• **Aim**
Give back only the lines in the records below from the one with "Keep writing the" to the one with "material in the", both inclusive, word for word.

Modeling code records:
○ ○ ○ ○ ○ ○ ○
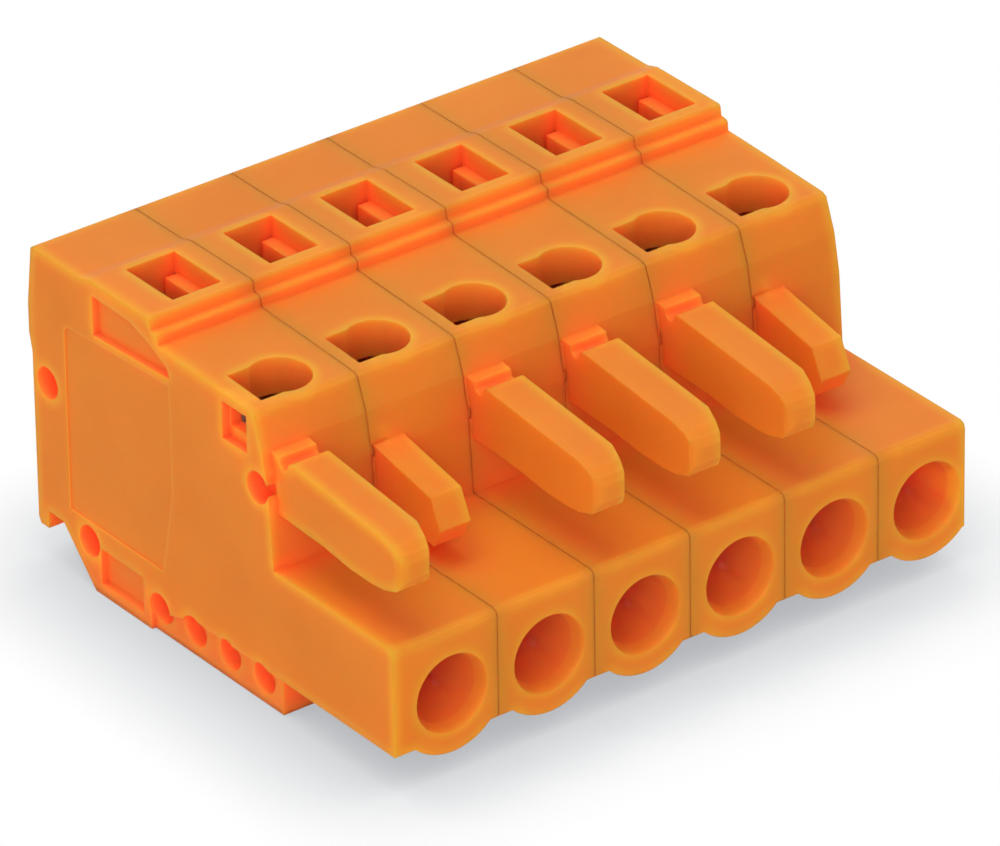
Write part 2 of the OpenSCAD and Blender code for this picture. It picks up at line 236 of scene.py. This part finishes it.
def orange_polyamide():
    """Moulded polyamide with fine spark-eroded grain; painted highlight on its edges, painted red
    shade in recesses, dark painted shade in creases and deeper red painted shade in the socket bores.
    """
    material, tree, output = new_material("orange_polyamide")
    place = add(tree, "ShaderNodeTexCoord").outputs["Object"]
    end, front = cad_box[0].x, cad_box[0].y
    clouds = noise(tree, place, 220, 4)
    colour = ramp(tree, clouds, [(0.3, ORANGE_DEEP), (0.5, ORANGE), (0.72, ORANGE_LIGHT)])
    openness = occlusion(tree, 2.5 * MM)
    # Painted shade: red mixed in where the surface is closed in within 2.5 mm, in recesses and under
    # the fingers
    painted_recess_shade = remap(tree, openness, 0.95, 0.0, 0.1, 0.9)
    edge = remap(tree, occlusion(tree, 0.6 * MM, True), 0.9, 0.0, 0.45, 0.95)
    # Painted shade: dark red where the surface is closed in within 0.3 mm, in creases, inner corners
    # and the seams between modules
    painted_crease_shade = remap(tree, occlusion(tree, 0.3 * MM), 0.7, 0.0, 0.3, 0.7)
    spot = add(tree, "ShaderNodeSeparateXYZ")
    tree.links.new(place, spot.inputs[0])
    along, depth, height = spot.outputs
    from_seam = calc(tree, "PINGPONG", calc(tree, "SUBTRACT", along, FIRST_SEAM), PITCH / 2)
    inner = remap(tree, from_seam, 0.1, 1.0, 0.3 * MM, 1.1 * MM)
    outer = remap(
        tree, calc(tree, "ABSOLUTE", along), 0.0, 1.0, ROW_HALF - 0.4 * MM, ROW_HALF + 0.4 * MM)
    # Painted highlight: thin edges that are open and away from the seams turn yellow
    painted_edge_highlight = product(tree, edge, openness, calc(tree, "MAXIMUM", inner, outer))
    # Polished wall of a socket behind its mouth: its deeper red colour is painted shade, its lower
    # roughness and stronger specular are the real polish
    bore_polish_and_shade = product(
        tree,
        remap(tree, depth, 0.0, 1.0, front + CORE_FRONT - 0.02 * MM, front + CORE_FRONT + 0.02 * MM),
        remap(tree, depth, 1.0, 0.0, front + CORE_BACK - 0.5 * MM, front + CORE_BACK + 0.5 * MM),
        remap(tree, height, 1.0, 0.0, CORE_TOP - 0.1 * MM, CORE_TOP + 0.1 * MM),
        remap(tree, openness, 1.0, 0.0, 0.5, 0.65))
    colour = mix_colours(tree, painted_edge_highlight, colour, ORANGE_PAINTED_HIGHLIGHT)
    colour = mix_colours(tree, painted_recess_shade, colour, ORANGE_PAINTED_RECESS_SHADE)
    colour = mix_colours(tree, painted_crease_shade, colour, ORANGE_PAINTED_CREASE_SHADE)
    colour = mix_colours(tree, bore_polish_and_shade, colour, ORANGE_PAINTED_BORE_SHADE)
    grain = noise(tree, place, 9000, 2)
    waves = noise(tree, place, 700, 2)
    shader = add(tree, "ShaderNodeBsdfPrincipled", {
        "IOR": 1.53, "Subsurface Weight": 0.9,
        "Subsurface Scale": 1.9 * MM, "Subsurface Radius": (1.0, 0.12, 0.04)})
    shader.subsurface_method = "BURLEY"
    tree.links.new(colour, shader.inputs["Base Color"])
    rough = product(tree, remap(tree, grain, 0.34, 0.5), remap(tree, bore_polish_and_shade, 1.0, 0.4))
    tree.links.new(rough, shader.inputs["Roughness"])
    tree.links.new(remap(tree, bore_polish_and_shade, 0.09, 0.6), shader.inputs["Specular IOR Level"])
    rounded = add(tree, "ShaderNodeBevel", {"Radius": EDGE_RADIUS}, samples=BEVEL_SAMPLES)
    tree.links.new(
        remap(tree, along, END_RADIUS, EDGE_RADIUS, end + 0.4 * MM, end + 0.9 * MM),
        rounded.inputs["Radius"])
    broad = bump(tree, waves, 0.02 * MM, 0.5, rounded.outputs["Normal"])
    fine = bump(tree, grain, 0.003 * MM, 0.6, broad)
    tree.links.new(fine, shader.inputs["Normal"])
    finish_material(tree, output, shader)
    return material


def rolled_metal(name, colour, roughness, stretch):
    """Rolled strip: brushed lines along one direction over a plain metal."""
    material, tree, output = new_material(name)
    place = add(tree, "ShaderNodeTexCoord").outputs["Object"]
    mapping = add(tree, "ShaderNodeMapping")
    mapping.inputs["Scale"].default_value = stretch
    tree.links.new(place, mapping.inputs["Vector"])
    lines = noise(tree, mapping.outputs["Vector"], 6000, 3)
    shader = add(tree, "ShaderNodeBsdfPrincipled", {"Metallic": 1.0})
    darker = tuple(c * 0.8 for c in colour)
    tree.links.new(ramp(tree, lines, [(0.3, darker), (0.7, colour)]), shader.inputs["Base Color"])
    tree.links.new(remap(tree, lines, roughness - 0.08, roughness + 0.1), shader.inputs["Roughness"])
    tree.links.new(bump(tree, lines, 0.002 * MM, 0.5), shader.inputs["Normal"])
    finish_material(tree, output, shader)
    return material


MATERIALS = {
    "housing": orange_polyamide(),
    "busbar": rolled_metal("tinned_copper", (0.72, 0.70, 0.66), 0.3, (1.0, 0.05, 0.05)),
    "over_spring": rolled_metal("spring_steel_thin", (0.56, 0.56, 0.56), 0.28, (1.0, 0.05, 1.0)),
    "cage_clamp": rolled_metal("spring_steel", (0.60, 0.59, 0.57), 0.25, (0.05, 1.0, 1.0)),
}


# ---- Pieces ----
def kind_of(node):
    """Name of a node without its number."""
    return node.rsplit("_", 1)[0]


def set_material(piece, material):
    piece.data.materials.clear()
    piece.data.materials.append(material)


def in_slit(point):
    """True in the small box round the slit of the joining socket."""
    return PIN_SLIT_Y[0] < point.y < PIN_SLIT_Y[1] and PIN_SLIT_Z[0] < point.z < PIN_SLIT_Z[1]


def edge_weight(edge):
    """Share of the fillet that an edge gets: less along the seams, none at the slit."""
    if len(edge.link_faces) != 2 or edge.calc_face_angle(0) < math.radians(SHARP_DEG):
        return 0.0
    ends = [vert.co for vert in edge.verts]
    if all(in_slit(end) for end in ends):
        return 0.0
    middle = (ends[0] + ends[1]) / 2
    off_seam = (middle.x - FIRST_SEAM + PITCH / 2) % PITCH - PITCH / 2
    at_seam = abs(middle.x) < ROW_HALF and abs(off_seam) < SEAM_TOLERANCE
    return SEAM_SHARE if at_seam else 1.0


def rounded_copy(node, fillet):
    """Copy of a CAD node with its flat faces made whole and its sharp edges rounded."""
    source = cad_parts[node]
    mesh = bpy.data.meshes.new(node + "_moulding")
    work = bmesh.new()
    work.from_mesh(source.data)
    bmesh.ops.remove_doubles(work, verts=work.verts, dist=WELD)
    bmesh.ops.dissolve_limit(
        work, angle_limit=math.radians(FLAT_DEG), verts=work.verts, edges=work.edges)
    weights = work.edges.layers.float.new("bevel_weight_edge")
    for edge in work.edges:
        edge[weights] = edge_weight(edge)
    work.to_mesh(mesh)
    work.free()
    piece = bpy.data.objects.new(node + "_moulding", mesh)
    bpy.context.scene.collection.objects.link(piece)
    bevel = piece.modifiers.new("fillet", "BEVEL")
    bevel.width = fillet
    bevel.segments = FILLET_STEPS
    bevel.limit_method = "WEIGHT"
    bevel.use_clamp_overlap = True
    bevel.harden_normals = False
    return piece


def dress(node):
    """Every node takes its material; the mouldings are replaced by rounded copies."""
    kind = kind_of(node)
    set_material(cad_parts[node], MATERIALS[kind])
    if kind == "housing":
        piece = rounded_copy(node, FILLET)
        set_material(piece, MATERIALS[kind])
        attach(piece, "block")
        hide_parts(node)


for name in sorted(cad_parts):
    dress(name)


# ---- Stage ----
SHADOW = (0.42, 0.43, 0.45)
HALF_SHADOW = (0.74, 0.75, 0.77)
SHADOW_REACH = 7 * MM
FLOOR_HALF = 3.0


def make_floor():
    """Pale floor: white to the camera, with a soft contact shadow made by occlusion."""
    material, tree, output = new_material("floor")
    diffuse = add(tree, "ShaderNodeBsdfDiffuse", {"Color": (0.86, 0.87, 0.88, 1)})
    seen = add(tree, "ShaderNodeEmission", {"Strength": 1.0})
    shade = ramp(tree, occlusion(tree, SHADOW_REACH), [
        (0.3, SHADOW), (0.62, HALF_SHADOW), (0.96, (1, 1, 1))])
    tree.links.new(shade, seen.inputs["Color"])
    mix = add(tree, "ShaderNodeMixShader")
    tree.links.new(seen_rays(tree), mix.inputs["Fac"])
    tree.links.new(diffuse.outputs[0], mix.inputs[1])
    tree.links.new(seen.outputs[0], mix.inputs[2])
    tree.links.new(mix.outputs[0], output.inputs["Surface"])
    mesh = bpy.data.meshes.new("floor")
    h = FLOOR_HALF
    corners = [(-h, -h, 0), (h, -h, 0), (h, h, 0), (-h, h, 0)]
    mesh.from_pydata(corners, [], [(0, 1, 2, 3)])
    mesh.materials.append(material)
    floor = bpy.data.objects.new("floor", mesh)
    bpy.context.scene.collection.objects.link(floor)


def make_world():
    """White surroundings that give soft even light."""
    world = bpy.data.worlds.new("studio")
    bpy.context.scene.world = world
    world.use_nodes = True
    tree = world.node_tree
    tree.nodes.clear()
    output = tree.nodes.new("ShaderNodeOutputWorld")
    ambient = add(tree, "ShaderNodeBackground", {"Color": (0.95, 0.97, 1.0, 1), "Strength": 0.5})
    white = add(tree, "ShaderNodeBackground", {"Color": (1, 1, 1, 1), "Strength": 1.0})
    mix = add(tree, "ShaderNodeMixShader")
    tree.links.new(seen_rays(tree), mix.inputs["Fac"])
    tree.links.new(ambient.outputs[0], mix.inputs[1])
    tree.links.new(white.outputs[0], mix.inputs[2])
    tree.links.new(mix.outputs[0], output.inputs["Surface"])


def soft_box(name, direction, distance, size, power):
    """Square area lamp that faces the object's centre."""
    data = bpy.data.lights.new(name, "AREA")
    data.shape = "SQUARE"
    data.size = size
    data.energy = power
    lamp = bpy.data.objects.new(name, data)
    towards = Vector(direction).normalized()
    lamp.matrix_world = (
        Matrix.Translation(AIM + towards * distance)
        @ towards.to_track_quat("Z", "Y").to_matrix().to_4x4())
    bpy.context.scene.collection.objects.link(lamp)


make_floor()
make_world()
soft_box("key", (-0.2, 0.15, 1.0), 0.6, 0.5, 1.75)
soft_box("fill", (-0.75, -0.9, 0.6), 0.7, 0.45, 1.85)
bpy.context.scene.view_settings.view_transform = "Standard"
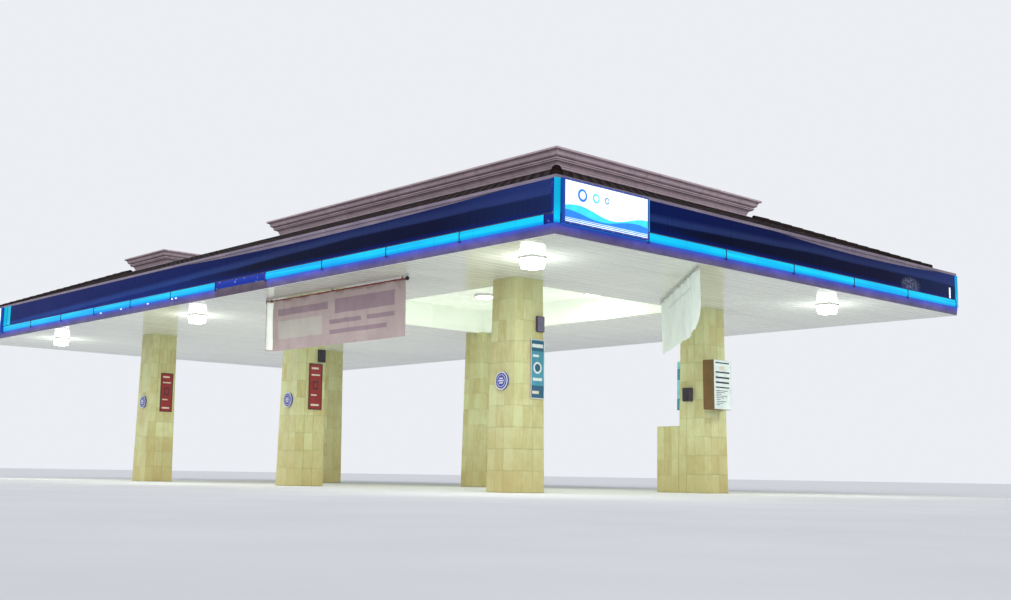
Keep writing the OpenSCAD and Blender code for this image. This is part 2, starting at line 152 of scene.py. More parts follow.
class Mat(Graph):
    """One material in the object's own coordinates. Colours are triples of 0 to 255."""

    def __init__(self, name, rough=0.5, metal=0.0, spec=None):
        self.m = bpy.data.materials.new(name)
        self.m.use_nodes = True
        super().__init__(self.m.node_tree)
        self.b = self.t.nodes["Principled BSDF"]
        self.b.inputs["Roughness"].default_value = rough
        self.b.inputs["Metallic"].default_value = metal
        if spec is not None:
            self.b.inputs["Specular IOR Level"].default_value = spec
        self.pos = self.node("ShaderNodeTexCoord").outputs["Object"]

    def map(self, scale, loc=(0, 0, 0), vec=None):
        n = self.node("ShaderNodeMapping")
        self.put(n.inputs["Vector"], vec or self.pos)
        n.inputs["Scale"].default_value = scale
        n.inputs["Location"].default_value = loc
        return n.outputs[0]

    def noise(self, scale, detail=4.0, rough=0.55, vec=None, dist=0.0):
        n = self.node("ShaderNodeTexNoise")
        self.put(n.inputs["Vector"], vec or self.pos)
        for sock, v in (("Scale", scale), ("Detail", detail), ("Roughness", rough), ("Distortion", dist)):
            n.inputs[sock].default_value = v
        return n.outputs["Fac"]

    def grain(self, scale, detail, rough, dist=0.0, loc=(0, 0, 0), vec=None):
        """Noise with a scale of its own along each axis."""
        return self.noise(1.0, detail, rough, self.map(scale, loc, vec), dist)

    def voronoi(self, scale, feature):
        n = self.node("ShaderNodeTexVoronoi", feature=feature)
        self.put(n.inputs["Vector"], self.pos)
        n.inputs["Scale"].default_value = scale
        return n.outputs["Distance"]

    def ramp(self, fac, *stops, mode="LINEAR"):
        """Each stop is its place from 0 to 1, then its red, green and blue."""
        n = self.node("ShaderNodeValToRGB")
        n.color_ramp.interpolation = mode
        e = n.color_ramp.elements
        while len(e) < len(stops):
            e.new(0.5)
        for k, (p, *c) in enumerate(stops):
            e[k].position = p
            e[k].color = srgb(*c)
        self.put(n.inputs["Fac"], fac)
        return n.outputs["Color"]

    def bw(self, fac, lo, hi, a=0.0, b=1.0):
        """Goes from a to b while fac goes from lo to hi."""
        n = self.node("ShaderNodeMapRange", clamp=True)
        for k, v in enumerate((fac, lo, hi, a, b)):
            self.put(n.inputs[k], v)
        return n.outputs[0]

    def mix(self, fac, a, b):
        n = self.node("ShaderNodeMix", data_type="RGBA")
        self.put(n.inputs["Factor"], fac)
        for k, v in ((6, a), (7, b)):
            self.put(n.inputs[k], srgb(*v) if isinstance(v, tuple) else v)
        return n.outputs[2]

    def stain(self, col, fac, lo, hi, amount, over):
        """Lays the colour over on col, up to amount, where fac rises from lo to hi."""
        return self.mix(self.bw(fac, lo, hi, 0, amount), col, over)

    def shade(self, col, value):
        n = self.node("ShaderNodeHueSaturation")
        self.put(n.inputs["Value"], value)
        self.put(n.inputs["Color"], col)
        return n.outputs[0]

    def xyz(self, vec=None):
        n = self.node("ShaderNodeSeparateXYZ")
        self.put(n.inputs[0], vec or self.pos)
        return n.outputs[0], n.outputs[1], n.outputs[2]

    def along(self):
        """Distance from the right end of the face that a point lies on, seen from outside."""
        x, y, z = self.xyz()
        far_x = self.sub(self.math("ABSOLUTE", x), XR)
        far_y = self.sub(self.math("ABSOLUTE", y), YB)
        self.long_face = self.more(far_y, far_x)
        on_long = self.add(XR, self.mul(self.math("SIGN", y), x))
        on_short = self.sub(YB, self.mul(self.math("SIGN", x), y))
        return self.add(self.mul(self.long_face, on_long), self.mul(self.sub(1.0, self.long_face), on_short))

    def between(self, v, lo, hi):
        return self.mul(self.more(v, lo), self.less(v, hi))

    def geometry(self, out):
        return self.node("ShaderNodeNewGeometry").outputs[out]

    def island(self):
        return self.geometry("Random Per Island")

    def glow(self, colour, strength):
        self.put(self.b.inputs["Emission Color"], colour)
        self.put(self.b.inputs["Emission Strength"], strength)

    def done(self, col, *bumps, rough=None):
        """Wires the colour, the roughness and the bumps, each a height and its depth in metres."""
        self.put(self.b.inputs["Base Color"], col)
        if rough is not None:
            self.put(self.b.inputs["Roughness"], rough)
        normal = None
        for height, depth in bumps:
            n = self.node("ShaderNodeBump")
            n.inputs["Strength"].default_value = 1.0
            n.inputs["Distance"].default_value = depth
            self.put(n.inputs["Height"], height)
            if normal:
                self.put(n.inputs["Normal"], normal)
            normal = n.outputs[0]
        if normal:
            self.put(self.b.inputs["Normal"], normal)
        return self.m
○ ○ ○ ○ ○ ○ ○
• **Result of the task**
Keep writing the OpenSCAD and Blender code for this image. This is part 2, starting at line 152 of scene.py. More parts follow.
class Mat(Graph):
    """One material in the object's own coordinates. Colours are triples of 0 to 255."""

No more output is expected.